In the end, the current government decided to allow only Indian-owned
channels to transmit from India. (There is no practical way to control
picking up programming from a satellite.) Legislation regulating
broadcasting overall still has not passed parliament.
"This is India. What can you do?" Jayanthi Natarajan, an exasperated
cabinet minister, replied in 1997 when I asked about similar bobbing and
weaving on civil aviation policy. Natarajan's response was common Indian
shorthand for "We're a big democracy, with a multiplicity of opinions. It
takes some time to reach agreement." The same has often been said of the
United States, but India has a far larger and more diverse population, 40
parliamentary parties and only a half-century of experience with
democratic rule. A corollary popular with the elite holds that China, the
only country of comparable dimensions, has attracted exponentially more
foreign investment, outperformed India in world trade and grown faster
because of its authoritarian rule. Wrong, I say.
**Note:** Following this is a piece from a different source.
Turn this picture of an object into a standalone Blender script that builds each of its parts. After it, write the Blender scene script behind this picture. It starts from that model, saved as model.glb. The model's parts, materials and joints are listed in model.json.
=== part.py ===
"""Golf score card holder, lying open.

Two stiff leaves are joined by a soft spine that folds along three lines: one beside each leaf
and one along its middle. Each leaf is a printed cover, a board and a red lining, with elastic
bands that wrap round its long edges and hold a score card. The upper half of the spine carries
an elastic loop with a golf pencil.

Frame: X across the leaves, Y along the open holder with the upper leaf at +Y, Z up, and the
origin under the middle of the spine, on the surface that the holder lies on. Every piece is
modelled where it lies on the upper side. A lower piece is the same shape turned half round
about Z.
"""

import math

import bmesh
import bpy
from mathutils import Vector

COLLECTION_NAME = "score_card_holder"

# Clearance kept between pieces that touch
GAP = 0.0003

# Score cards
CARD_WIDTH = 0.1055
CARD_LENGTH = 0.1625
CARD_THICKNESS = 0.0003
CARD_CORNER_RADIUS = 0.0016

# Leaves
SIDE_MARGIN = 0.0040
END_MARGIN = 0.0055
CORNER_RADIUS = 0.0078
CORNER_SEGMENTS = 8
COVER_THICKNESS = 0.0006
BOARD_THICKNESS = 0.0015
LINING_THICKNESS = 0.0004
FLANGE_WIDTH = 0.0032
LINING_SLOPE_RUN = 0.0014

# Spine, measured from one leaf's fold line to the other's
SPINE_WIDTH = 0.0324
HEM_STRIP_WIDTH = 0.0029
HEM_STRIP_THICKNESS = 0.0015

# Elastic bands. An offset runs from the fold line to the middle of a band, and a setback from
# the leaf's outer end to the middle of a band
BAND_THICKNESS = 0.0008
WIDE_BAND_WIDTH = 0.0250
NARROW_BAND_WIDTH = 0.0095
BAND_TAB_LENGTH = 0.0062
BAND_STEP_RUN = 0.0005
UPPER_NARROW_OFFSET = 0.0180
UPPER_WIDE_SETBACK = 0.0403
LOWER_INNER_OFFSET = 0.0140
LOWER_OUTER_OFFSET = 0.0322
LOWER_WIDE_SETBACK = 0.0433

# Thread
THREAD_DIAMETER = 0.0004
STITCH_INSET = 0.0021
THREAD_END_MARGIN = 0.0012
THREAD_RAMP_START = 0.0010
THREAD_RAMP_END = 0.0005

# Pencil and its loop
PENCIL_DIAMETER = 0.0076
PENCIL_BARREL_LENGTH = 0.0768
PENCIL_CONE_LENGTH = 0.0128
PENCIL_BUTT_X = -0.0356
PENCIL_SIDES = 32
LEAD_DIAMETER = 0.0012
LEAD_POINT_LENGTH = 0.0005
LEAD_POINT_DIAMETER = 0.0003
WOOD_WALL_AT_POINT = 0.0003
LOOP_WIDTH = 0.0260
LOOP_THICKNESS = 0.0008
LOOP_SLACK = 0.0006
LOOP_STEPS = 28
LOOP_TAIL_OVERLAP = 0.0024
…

The world has known many
more authoritarian regimes that have presided over contracting economies,
such as Cuba, or Zaire during the Mobutu regime. A decisive difference is
that Beijing has an economic strategy, one geared to promote growth, and
New Delhi doesn't seem to have any kind of strategy.
I once asked P. Chidambaram, a Harvard Business School graduate and
India's market-oriented finance minister from 1996 to 1998, to outline his
coalition government's economic strategy. Instead of outlining goals and
priorities, he launched into a laundry list of changes in bureaucratic
procedures for reviewing foreign investment proposals, a torrent that left
me dazed.
Other Indian leaders, when asked more explicitly why New Delhi has not
developed an overall strategy to compete in the globalized economy the
way Beijing has, used to offer reasons why democratic India cannot copy
Beijing's strategy of freeing market forces in selected, coastal areas or
relying on its diaspora to boost foreign investment. Like Chidambaram,
they missed the point: India needs a economic strategy of its own making,
suited to its national strengths, weaknesses and needs. Such a strategy
would provide a framework to guide parliament in writing sector-by-sector
legislation. It could get government ministers, who too often describe
market-oriented legislation as the byproduct of World Trade Organization
rules or Western diplomatic pressures, off the defensive.
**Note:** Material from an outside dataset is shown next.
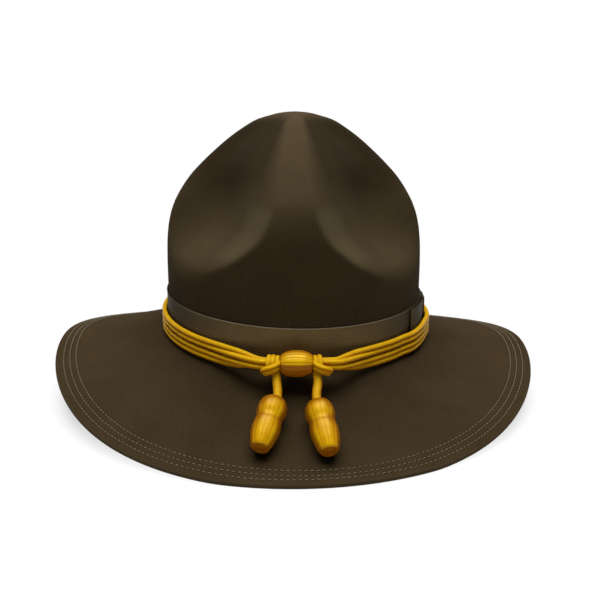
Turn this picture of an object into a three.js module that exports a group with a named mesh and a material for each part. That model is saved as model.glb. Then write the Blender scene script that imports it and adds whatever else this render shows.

With a sound strategy in place to satisfy the educated elite, a shrewd
Indian politician could parlay market economics into a strong nationalist
appeal to the masses. It could go something like this: "Centuries before our
India became a united nation, our people were engaged in trade with much
of the known world. We held our own in the spice trade and along the Silk
Road until the British came in and exploited us. We chased the British out
a long time ago and we will never again allow outsiders to come here and
exploit us. But we need to buy essential goods from the rest of the world
and sell our goods outside India. And it will help us grow into an even
stronger nation if foreigners invest their money in our country. We can
compete in world trade. We have done it before. We can do it again."
I kept waiting to hear an Indian politician of any ideological stripe say
something like that. I never did.
"They ain't ready," concluded an American diplomat who arrived in New
Delhi during the giddy days of economic optimism and left as it was
waning. That diplomat predicted a generation, maybe two, would pass
before India's leaders get the nation's economic act together.
Even that strained measure of optimism springs from faith in what should
be the pride of India, an entrenched democracy that is not only the world's
largest but also the oldest in a developing country. My gut tells me that if
Indian politicians debate it long enough, as they most surely will, they'll get
it right. But as they say in India, "That will take some time."
Kenneth Cooper, who just completed a three-year tour as New Delhi
bureau chief, reports on domestic education issues for The Post.